When ethics charges were brought up against California Rep Maxine Waters in 2010 she responded with cries of racism and unfair practices from the committee’s lawyers that violated her rights. The truth was the ONLY thing unfair was that Ms. Waters may have helped her husbands bank receive TARP money even though it was undeserving.
Waters is accused of helping an unsound bank (OneUnited) receive government aid to help her husband who was an officer and stock-owner of the bank.
OneUnited was financially reeling from the federal government’s takeover of Fannie Mae and Freddie Mac, both of which had their shares wiped out by the government action. OneUnited owned substantial shares in the two mortgage giants, Frank said….
..But OneUnited was also facing regulatory scrutiny last fall from other government agencies, which later slapped a cease-and-desist order on OneUnited due to “unsafe and unsound banking practices.”
Regulators also complained of “excessive” executive pay at OneUnited – including a Porsche for use by CEO Kevin Cohee….

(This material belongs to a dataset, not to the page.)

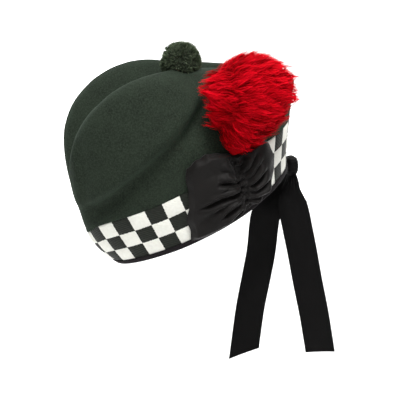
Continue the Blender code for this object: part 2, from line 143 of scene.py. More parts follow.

The evidence against Ms Waters includes series of emails from Waters’ Chief of Staff, Mikael Moore and members of the House Financial Services Committee:
The e-mails show that Mr. Moore was actively engaged in discussing with committee members details of a bank bailout bill apparently after Ms. Waters agreed to refrain from advocating on the bank’s behalf. The bailout bill had provisions that ultimately benefited OneUnited, a minority-owned bank in which her husband, Sidney Williams, owned about $350,000 in shares.